In 1960, Ilankeeran edited and published a monthly literary magazine called  "Matagatham". I was  writing a series of introductory articles on western writers like Albert Camus, Franz Kafka, Giovanee Verga and Jean Paul Sartre. Having read my piece on the existentialist writer Albert Camus, ANK has evinced interest in meeting me. In fact, when reviewing the first issue of 'Matagatham'  in  ' Sri Lanka' ( a publication in Thamil by the Department of Information ), he had referred to my article and said something charitable on my writing. ANK was then working as a Thamil translator in the department under Mudaliyar Kula Sabanathan ( a writer and folklore elucidator). So, one day, Sillayoor took me to the department to meet ANK. I was really a 'podian' (adolescent  not matured enough to rub shoulders with people like ANK ). As soon as I saw him first I began to like him. He was refreshingly zestful, nattily clad, well groomed with a little bump of hair ( like the Yankees or cowboys of that time), full of smiles and a 'sexy' voice( meaning musical). He greeted me as if I am an equal and encouraged me to write. That was my pleasant encounter with ANK.

When his play 'Mathamatram' (religious conversion) was staged as a  provocative play in Colombo, I wrote a review of it for the Tribune' ( edited by the late S.P.Amarasingam ) and spoke about it in the ' Arts This Week ' programme compiled by Vernon Abeysekera over the English service of the then Radio Ceylon. At that time I was working as a Thamil translator in the department of the Local Government Service Commission in Colombo. ANK visited me and discussed the 'Tribune' review. He spoke about Bertrand Russell, Ingersol, Abraham Kovoor and other rationalists and educated me. All this happened 40 years ago.

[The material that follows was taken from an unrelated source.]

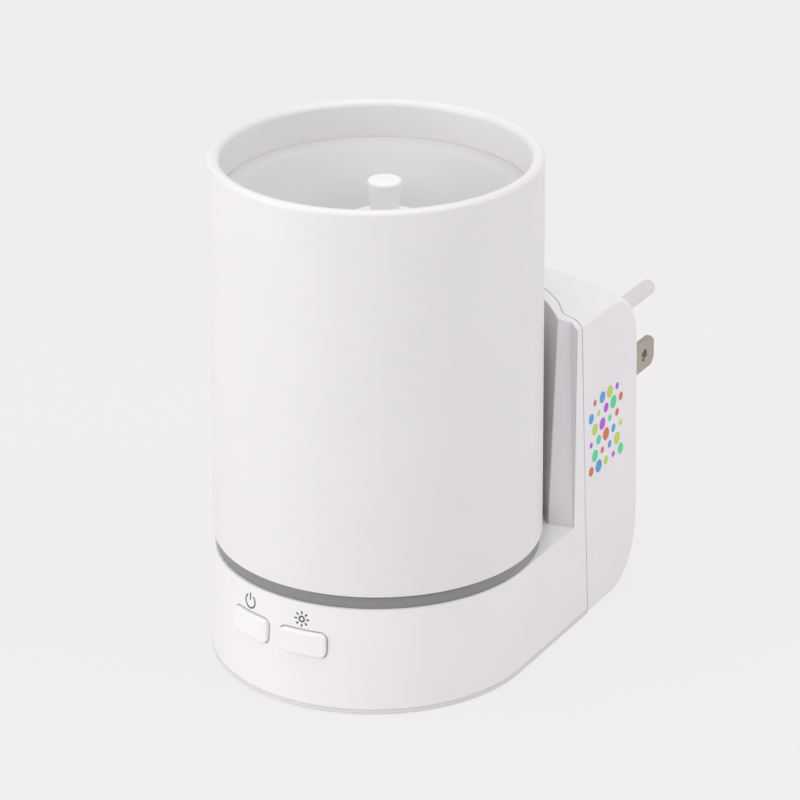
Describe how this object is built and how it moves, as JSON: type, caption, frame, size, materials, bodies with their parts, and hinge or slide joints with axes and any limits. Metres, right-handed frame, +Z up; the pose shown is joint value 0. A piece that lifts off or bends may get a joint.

Later, we used to meet at public cultural and literary events and enjoyed stimulating conversation. I think his contribution as a novelist, poet, playwright and exponent of life's secrets, A.N.Kanthasamy spelt out an ideal of rationalism. He was a thinker and openly put forward his points of view without fear or favour. That was his strength.

Let me conclude my reminiscences with the following details about him. They are not comprehensive, but important ones. He is understood to have written nearly 60  short stories. I have not read all of them. His 'Itatha Uravu' (Blood Relationship) is understandably his best  writing in he genre. His poem in ' Noaku' (edited by the late E.Ratnam , a translator and a playwright), his novel ; Mana Kann' (The Eye of the Mind ' - a socio-psychological fiction, his play 'Matha Matram', his interpretation of a major epic in Thamil, Silapadikaram are well known works by him. Like most writers and artists sex was one of his studies. He  used pseudonyms like  Ravindran, Thirumalai Kavirayar. He had worked in many capacities and was a rounded person.

In conclusion, one must not fail to mention the care and protection Ladis Veeramani (an actor, playwright,producer and  'Villu Paatu '' practioner) and his wife provided to ANK during the last stages of his life. ANK was single  for greater part of his productive life. I hope some literary critics or university students do a research paper on A.N.Kanthasamythe rationalist 


To help readers understand the significance of A.N.Kanthasamy, I wish to highlight, belated though, the following information:

K.S.Sivakumaran'Pathivuhal ' had been consistently collating all the information possible on A.N. Kanthasamy, the indomitable literary figure of the last half a century. For instance, it is currently serializing his novel, 'Manakkan'. It also includes a remarkable poetic portrayal of ANK by another versatile writer, poet, critic, broadcaster and master of many arts, the late Sillayoor Selvarajan. In fact, on several occasions, 'Pathivukal' had been consistently spotlighting on ANK, which is welcome. Yet another piece of information is that a student from the university of Yalpanam (Jaffna) has done a research on ANK as her thesis. She is Juvana. Congratulations to her. Hopefully, 'Pathivukal' will publish this work. One other facet of A.N.Kanthasamy was that despite odds and obstacles, he  ' never said die'. He was a positive thinker as evidenced by his psychological insight in his book, ' Vettiyin Rahasiyangal ' ( The Secrets of Life ). It was a valuable opportunity given to me  by 'Pathivukal' to recollect my impressions and assessment of the indefatigable, the late A.N.Kanthasamy.